Variole du singe : les leçons du SIDA
- Serge Cannasse
- Actualités professionnelles
Jusqu’à présent (début septembre 2022), l’épidémie de variole du singe a concerné essentiellement des hommes ayant des relations sexuelles avec des hommes (HSH) et avec des partenaires multiples, en dehors de l’Afrique, son continent d’origine. Pour l’ECDC (European Centre for Disease Prevention and Control), l’agence européenne de surveillance épidémiologique, la probabilité de transmission du virus en population générale est faible. Mais elle n’est pas nulle. Dans sa déclaration du 23 juillet 2022, le Directeur général de l’OMS (Organisation mondiale de la santé) rappelait que le nombre de cas recensés dans les zones non pandémiques (17.000 dans 75 pays à cette date – 45.000 dans 96 pays le 31 août) était comparable à celui des cas de COVID-19 quand celui-ci a été déclaré urgence de santé publique le 30 janvier 2020. Il est donc crucial de cantonner la diffusion du virus aux populations à risque, dont les HSH qui, comme le soulignent leurs associations, servent de « rempart » de protection.
Comme le note Mélanie Heard dans un travail publié sur le site du think tank Terra Nova, les pouvoirs publics sont dès lors confrontés à un dilemme : soit leur stratégie de prévention est ciblée sur la population des HSH et des autres populations actuellement à risque, mais avec le danger d’une discrimination à leur égard ; soit leur stratégie est « universaliste », s’adressant à la population générale et évacuant donc le risque de discrimination, mais avec un risque d’efficacité faible sur la diffusion du virus.
Pour l’instant, les autorités de santé ont manifestement choisi la seconde alternative. Ainsi, note Mélanie Heard, « au 24 août, la page du ministère de la santé consacrée à la variole du singe ne donne aucune indication de groupe à risque. Il ne s’y trouve aucune information quant à des facteurs de risque, et la diffusion dans la communauté HSH n’est pas même évoquée. » En revanche, la plupart des associations de lutte contre le sida ont choisi la première.
Un faible nombre de cas, comme le SIDA à ses débuts
Elles rappellent que la stratégie « universaliste » qui a été adoptée contre le SIDA pendant de nombreuses années a conduit à ce qu’il y ait aujourd’hui plus de contaminations par le VIH chez les hétérosexuels que chez les HSH. Une analyse comparative dans différents pays européens a montré que « les pays ayant davantage ciblé leur prévention que la France n’ont pas connu de phénomènes d’intolérance plus forts. » Et Mélanie Heard ajoute que les autorités publiques n’ont mis en place aucun outil d’évaluation du risque de stigmatisation. Une fois de plus, l’apport des sciences sociales a été négligé.

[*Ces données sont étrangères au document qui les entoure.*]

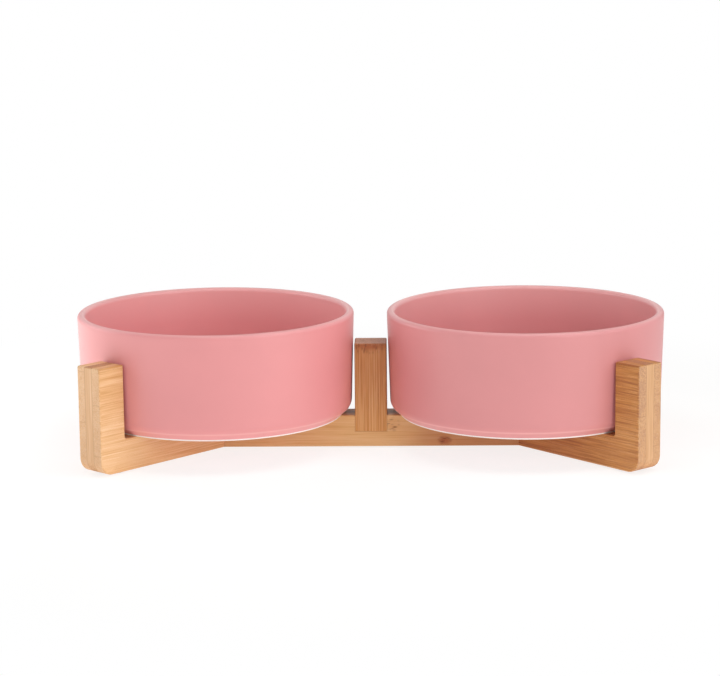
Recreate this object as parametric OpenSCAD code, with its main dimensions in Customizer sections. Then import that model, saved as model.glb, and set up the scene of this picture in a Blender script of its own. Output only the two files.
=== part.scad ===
// Two round ceramic bowls in a bamboo stand. A rail runs between the bowls and ends
// in a pair of mitred arms at each end. Each arm turns up into an upright, so a bowl
// sits on the arms and the rail and is held by two uprights and the post between the
// bowls. +X is along the rail, +Y is towards the back, and Z starts on the floor.

/* [Bowls] */
// Outer diameter of a bowl at its rim
bowl_d = 155; // [130:1:180]
// Height of a bowl, from the bottom of its foot to its rim
bowl_h = 59; // [48:1:72]
// Thickness of a bowl's wall, which is also the width of its round lip
wall_t = 4.6; // [3.6:0.1:6.4]
// Thickness of a bowl's floor
floor_t = 4.6; // [3.6:0.1:7]
// How far the outside of the wall draws in from the rim to its lower edge
wall_draft = 1.5; // [0.6:0.1:2.4]
// Radius between the wall and the floor inside
well_r = 13; // [8:0.5:18]
// Radius of the lower edge of the wall
edge_r = 6; // [4:0.5:8]
// Angle that the lower edge turns through before the band below it starts
edge_turn = 40; // [20:1:50]
// Height of the line where the lower edge meets the band that slopes in to the foot
band_h = 4.3; // [3:0.1:6]
// How far the foot ring is set in from the outside of the wall
foot_inset = 5.5; // [4.5:0.1:9]
// Height of the bare edge of the foot ring
foot_edge = 0.7; // [0.4:0.1:1.2]
// Width of the foot ring
foot_w = 4.5; // [3:0.5:7]
// Depth of the hollow inside the foot ring
foot_hollow = 1.6; // [1:0.1:2.4]

/* [Stand] */
// Thickness of the bamboo board that every part of the stand is cut from
board_t = 17.5; // [14:0.5:21]
// Height of the rail and of the arms of the legs
bar_h = 18; // [15:0.5:23]
// Height of the legs, from the underside of the arm to the top of the upright
leg_h = 59; // [48:1:66]
// Depth of an upright, measured along its arm
upright_d = 17.5; // [12:0.5:21]
// Angle between an arm and a line square to the rail
arm_angle = 42; // [34:1:48]
// Radius of the round heel of a leg
heel_r = 8; // [5:0.5:11]
// Radius in the crook of a leg, where the arm meets the upright
crook_r = 1.5; // [0.5:0.1:3]
// Radius of the two edges across the top of an upright
tip_r = 0.8; // [0.4:0.1:3]
// Width of the post between the bowls
post_w = 18; // [14:0.5:22]
// Height of the top of the post above the underside of the rail
post_h = 59; // [48:1:66]
// Depth of the notch in the rail that the post stands in
notch_d = 9.3; // [7:0.1:10.5]
// Radius of the four long edges of the post
post_r = 0.8; // [0.4:0.1:3]
// Room between a bowl and the uprights and post that hold it
bowl_gap = 0.3; // [0.2:0.1:1.5]

/* [Fixings] */
// Diameter of a dowel
dowel_d = 6; // [4:0.5:6.5]
// Length of a dowel
dowel_l = 20; // [14:1:24]
// Wood between the two dowels that meet in the rail
dowel_space = 1; // [0.5:0.1:1.8]
// Diameter of the screw that holds the post
screw_d = 4; // [3:0.5:5]
// Length of the screw
screw_l = 30; // [22:1:38]
// Diameter of the screw head
head_d = 8; // [6.5:0.5:10]
// Length of the tapered screw head
head_h = 2.2; // [1.6:0.1:3]
// Length of the screw point
point_l = 4; // [2:0.5:6]
// Width of the slots of the cross in the screw head
cross_w = 1; // [0.6:0.1:1.4]
// Depth of the cross in the screw head
cross_h = 1.4; // [0.8:0.1:1.5]
// Diameter of a non-slip pad
pad_d = 12; // [9:0.5:13.5]
// Thickness of a non-slip pad
pad_t = 1; // [0.6:0.1:2]
// Distance from a pad to where the round heel starts
pad_inset = 2; // [1:0.5:5]

/* [Hidden] */
$fn = 96;

// Room round a dowel or screw in its hole, filled by glue or by thread
fit_gap = 0.05;
// How far a cutting shape runs past the face that it cuts
overrun = 1;
// Side of the stand: left or right, and front or rear
left = -1;
right = 1;
front = -1;
rear = 1;

rim_r = bowl_d / 2;
// Distance of each bowl's axis from the middle of the stand
bowl_x = post_w / 2 + bowl_gap + rim_r;
// Level of the undersides of the rail and legs, and of the tops that the bowls rest on
wood_z = pad_t;
seat_z = wood_z + bar_h;
// Length of an arm from the bowl's axis to the outer face of its upright
arm_l = rim_r + bowl_gap + upright_d;
// How far along an arm each of its two mitres reaches, at the sides of the board
rail_mitre = board_t / 2 / tan(45 + arm_angle / 2);
pair_mitre = board_t / 2 / tan(90 - arm_angle);
// Height of the front dowels below, and of the rear dowels above, the middle of the rail
dowel_rise = (dowel_d + dowel_space) / 2;
// Distance of a pad's centre along its arm
pad_x = arm_l - heel_r - pad_inset - pad_d / 2;
// Reach of the cross in the screw head, from the screw's axis
cross_r = head_d / 2 - cross_h;

pink = "#e39a9c";
bamboo = "#dca36d";
bare_bamboo = "#e8c79a";
steel = "#b9bcc0";
clear_rubber = "#d9dcdc";

// Puts its children where a leg stands: +X along the arm, +Y towards the rail
module at_leg(side, end) {
    translate([side * bowl_x, 0, wood_z])
        mirror([side == left ? 1 : 0, 0, 0])
            mirror([0, end == front ? 1 : 0, 0])
                rotate([0, 0, 90 - arm_angle])
                    children();
}

// What is cut from a square corner at the origin to leave it round
module corner_waste(r) {
    difference() {
        translate([-overrun, -overrun]) square(r + overrun);
        translate([r, r]) circle(r);
    }
}

// What fills an inside corner at the origin to make it round
module corner_fill(r) {
    difference() {
        square(r);
        translate([r, r]) circle(r);
    }
}

// The band between two circles, out to the tangent line on their right
module tangent_band(low, low_r, high, high_r) {
    run = high - low;
    tilt = atan2(run[1], run[0]) - acos((low_r - high_r) / norm(run));
    out = [cos(tilt), sin(tilt)];
    polygon([low, low + low_r * out, high + high_r * out, high]);
}

// Half section of a bowl as it would be if it were solid, down to its foot ring
module bowl_outside() {
    wall_r = rim_r - wall_draft;
    foot_r = wall_r - foot_inset;
    edge = [wall_r - edge_r, band_h + edge_r * sin(edge_turn)];
    band_top = edge + edge_r * [cos(edge_turn), -sin(edge_turn)];
    lip = [rim_r - wall_t / 2, bowl_h - wall_t / 2];
    translate(edge) circle(edge_r);
    translate(lip) circle(wall_t / 2);
    tangent_band(edge, edge_r, lip, wall_t / 2);
    polygon([
        [0, foot_hollow],
        [foot_r - foot_w, foot_hollow],
        [foot_r - foot_w, 0],
        [foot_r, 0],
        [foot_r, foot_edge],
        band_top,
        edge,
        lip,
        [0, lip[1]]
    ]);
}

// Half section of the space inside a bowl, and of the air above the middle of its lip
module bowl_inside() {
    well_z = foot_hollow + floor_t;
    well = [rim_r - wall_draft - wall_t - well_r, well_z + well_r];
    mouth = [rim_r - wall_t, bowl_h - wall_t / 2];
    translate(well) circle(well_r);
    tangent_band(well, well_r, mouth, 0);
    polygon([
        [0, well_z],
        [well[0], well_z],
        well,
        mouth,
        mouth + [0, wall_t],
        [0, bowl_h + wall_t]
    ]);
}

module bowl(side) {
    color(pink)
        translate([side * bowl_x, 0, seat_z])
            rotate_extrude()
                difference() {
                    bowl_outside();
                    bowl_inside();
                }
}

// Side view of a leg, from the bowl's axis out along the arm
module leg_side() {
    upright_x = arm_l - upright_d;
    difference() {
        union() {
            square([arm_l, bar_h]);
            translate([upright_x, 0]) square([upright_d, leg_h]);
            translate([upright_x, bar_h]) rotate(90) corner_fill(crook_r);
        }
        translate([arm_l, 0]) rotate(90) corner_waste(heel_r);
        translate([arm_l, leg_h]) rotate(180) corner_waste(tip_r);
        translate([upright_x, leg_h]) rotate(270) corner_waste(tip_r);
    }
}

// Top view of a leg, pointed where it meets the rail and the other leg
module leg_plan() {
    polygon([
        [0, 0],
        [rail_mitre, board_t / 2],
        [arm_l + overrun, board_t / 2],
        [arm_l + overrun, -board_t / 2],
        [pair_mitre, -board_t / 2]
    ]);
}

// A dowel or its hole, square to the mitre between a leg and the rail
module across_mitre(end, r, length) {
    translate([rail_mitre / 2, board_t / 4, bar_h / 2 + end * dowel_rise])
        rotate([0, 0, -atan2(rail_mitre, board_t / 2)])
            rotate([0, 90, 0])
                cylinder(r = r, h = length, center = true);
}

module dowel_hole(end) {
    across_mitre(end, dowel_d / 2 + fit_gap, dowel_l + 2 * fit_gap);
}

module leg(side, end) {
    color(bamboo)
        at_leg(side, end)
            difference() {
                intersection() {
                    rotate([90, 0, 0])
                        linear_extrude(board_t + 2 * overrun, center = true) leg_side();
                    translate([0, 0, -overrun])
                        linear_extrude(leg_h + 2 * overrun) leg_plan();
                }
                dowel_hole(end);
            }
}

module dowel(side, end) {
    color(bare_bamboo) at_leg(side, end) across_mitre(end, dowel_d / 2, dowel_l);
}

module pad(side, end) {
    color(clear_rubber)
        at_leg(side, end)
            translate([pad_x, 0, -pad_t]) cylinder(d = pad_d, h = pad_t);
}

// Top view of the rail, which comes to a blunt point at each end between its two legs
module rail_plan() {
    shoulder_x = bowl_x - rail_mitre;
    polygon([
        [-bowl_x, 0],
        [-shoulder_x, -board_t / 2],
        [shoulder_x, -board_t / 2],
        [bowl_x, 0],
        [shoulder_x, board_t / 2],
        [-shoulder_x, board_t / 2]
    ]);
}

module rail() {
    color(bamboo)
        difference() {
            translate([0, 0, wood_z]) linear_extrude(bar_h) rail_plan();
            translate([-post_w / 2, -board_t / 2 - overrun, seat_z - notch_d])
                cube([post_w, board_t + 2 * overrun, notch_d + overrun]);
            for (side = [left, right], end = [front, rear]) at_leg(side, end) dowel_hole(end);
            screw_shape(fit_gap);
        }
}

module post_plan() {
    difference() {
        square([post_w, board_t], center = true);
        for (turn = [0, 180])
            rotate(turn) {
                translate([-post_w / 2, -board_t / 2]) corner_waste(post_r);
                translate([post_w / 2, -board_t / 2]) rotate(90) corner_waste(post_r);
            }
    }
}

module centre_post() {
    notch_z = seat_z - notch_d;
    color(bamboo)
        difference() {
            translate([0, 0, notch_z]) linear_extrude(wood_z + post_h - notch_z) post_plan();
            screw_shape(fit_gap);
        }
}

// The screw's outline, or with a gap added on every side the outline of its hole
module screw_shape(gap) {
    shank_r = screw_d / 2 + gap;
    translate([0, 0, wood_z]) {
        cylinder(r1 = head_d / 2 + gap, r2 = shank_r, h = head_h);
        cylinder(r = shank_r, h = screw_l - point_l);
        translate([0, 0, screw_l - point_l])
            cylinder(r1 = shank_r, r2 = gap, h = point_l + gap);
    }
}

module post_screw() {
    color(steel)
        difference() {
            screw_shape(0);
            for (turn = [0, 90])
                rotate(turn)
                    translate([-cross_r, -cross_w / 2, wood_z - overrun])
                        cube([2 * cross_r, cross_w, cross_h + overrun]);
        }
}

bowl(left);  // left_bowl
bowl(right);  // right_bowl
rail();
centre_post();
leg(left, front);  // front_left_leg
leg(left, rear);  // rear_left_leg
leg(right, front);  // front_right_leg
leg(right, rear);  // rear_right_leg
dowel(left, front);  // front_left_dowel
dowel(left, rear);  // rear_left_dowel
dowel(right, front);  // front_right_dowel
dowel(right, rear);  // rear_right_dowel
post_screw();
pad(left, front);  // front_left_pad
pad(left, rear);  // rear_left_pad
pad(right, front);  // front_right_pad
pad(right, rear);  // rear_right_pad
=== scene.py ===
"""Looks of a double pet bowl: two glazed stoneware bowls in a stand of laminated bamboo."""

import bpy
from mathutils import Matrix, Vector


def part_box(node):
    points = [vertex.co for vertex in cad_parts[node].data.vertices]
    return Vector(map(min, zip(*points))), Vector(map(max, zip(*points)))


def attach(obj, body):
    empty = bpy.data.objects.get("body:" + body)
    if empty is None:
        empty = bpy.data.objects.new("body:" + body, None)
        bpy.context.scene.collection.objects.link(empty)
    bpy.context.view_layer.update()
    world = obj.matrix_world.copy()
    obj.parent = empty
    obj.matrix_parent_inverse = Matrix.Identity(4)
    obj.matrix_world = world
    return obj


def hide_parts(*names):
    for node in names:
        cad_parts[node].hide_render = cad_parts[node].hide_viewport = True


bl_info = {
    "name": "Double Pet Bowl",
    "version": (1, 0, 0),
    "blender": (4, 5, 0),
    "location": "View3D > Sidebar > Pet Bowl",
    "description": "Makes the bowls, the bamboo stand, its fixings and a pale studio round them",
    "category": "Add Mesh",
}

from dataclasses import dataclass
from math import atan2, cos, pi, radians, sin, tan

import bmesh
import bpy
import numpy as np
from bpy.props import FloatProperty, FloatVectorProperty, PointerProperty
from mathutils import Matrix, Vector

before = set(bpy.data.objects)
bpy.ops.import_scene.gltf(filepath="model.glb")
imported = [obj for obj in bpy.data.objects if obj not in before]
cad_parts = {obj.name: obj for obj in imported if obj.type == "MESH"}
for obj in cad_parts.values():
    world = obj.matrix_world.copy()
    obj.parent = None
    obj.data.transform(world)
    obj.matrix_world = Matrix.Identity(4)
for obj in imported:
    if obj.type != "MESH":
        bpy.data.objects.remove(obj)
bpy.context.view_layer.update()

MM = 0.001
LEFT, RIGHT = -1, 1
FRONT, REAR = -1, 1
SIDES = {"left": LEFT, "right": RIGHT}
CORNERS = {
    "front_left": (LEFT, FRONT),
    "front_right": (RIGHT, FRONT),
    "rear_left": (LEFT, REAR),
    "rear_right": (RIGHT, REAR),
}

# Sizes that the frame gives, in metres
bowl_low, bowl_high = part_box("right_bowl")
rail_low, rail_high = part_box("rail")
post_low, post_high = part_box("centre_post")
leg_low, leg_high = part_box("front_right_leg")
pad_low, pad_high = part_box("front_right_pad")
screw_low, screw_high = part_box("post_screw")
RIM_R = (bowl_high.x - bowl_low.x) / 2
BOWL_X = (bowl_high.x + bowl_low.x) / 2
BOWL_H = bowl_high.z - bowl_low.z
SEAT_Z = bowl_low.z
WOOD_Z = rail_low.z
BOARD_T = rail_high.y - rail_low.y
BAR_H = rail_high.z - rail_low.z
LEG_H = leg_high.z - leg_low.z
POST_W = post_high.x - post_low.x
POST_H = post_high.z - WOOD_Z
NOTCH_Z = post_low.z - WOOD_Z
BOWL_GAP = BOWL_X - RIM_R - POST_W / 2
HEAD_R = (screw_high.x - screw_low.x) / 2

# Fineness of the meshes: points round a turned piece, along an eased edge or a round tip, and on each of
# the eight sides of the screw hole. The last number of a stroke or an arc is its count of points.
BOWL_AROUND = 288
PAD_AROUND = 72
EASED_POINTS = 5
TIP_POINTS = 6
HOLE_PER_SIDE = 6
# How far the extra point beside a round corner stands in on the flat, how near two points count as one,
# and the angle between two faces from which their edge is sharp
SUPPORT = 0.35 * MM
SAME_POINT = 1e-7
SHARP = radians(34)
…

La Haute Autorité de santé a dressé la liste des populations « cibles » : « les hommes ayant des relations sexuelles avec des hommes rapportant des partenaires sexuels multiples (sans précision de délai ni de nombre) ; les personnes trans rapportant des partenaires sexuels multiples ; les travailleurs-ses du sexe ; les professionnels exerçant dans les lieux de consommation sexuelle. » Elles représentent environ 250.000 personnes. Début septembre, moins de 40.000 avaient reçu une première dose de vaccin contre le Monkeypox. Au rythme actuel de vaccination, il faudra attendre fin décembre pour que l’ensemble des populations cibles soit couvert, par une seule dose (au lieu de deux). Pour les associations de lutte contre le sida, le risque de diffusion à la population générale est réel.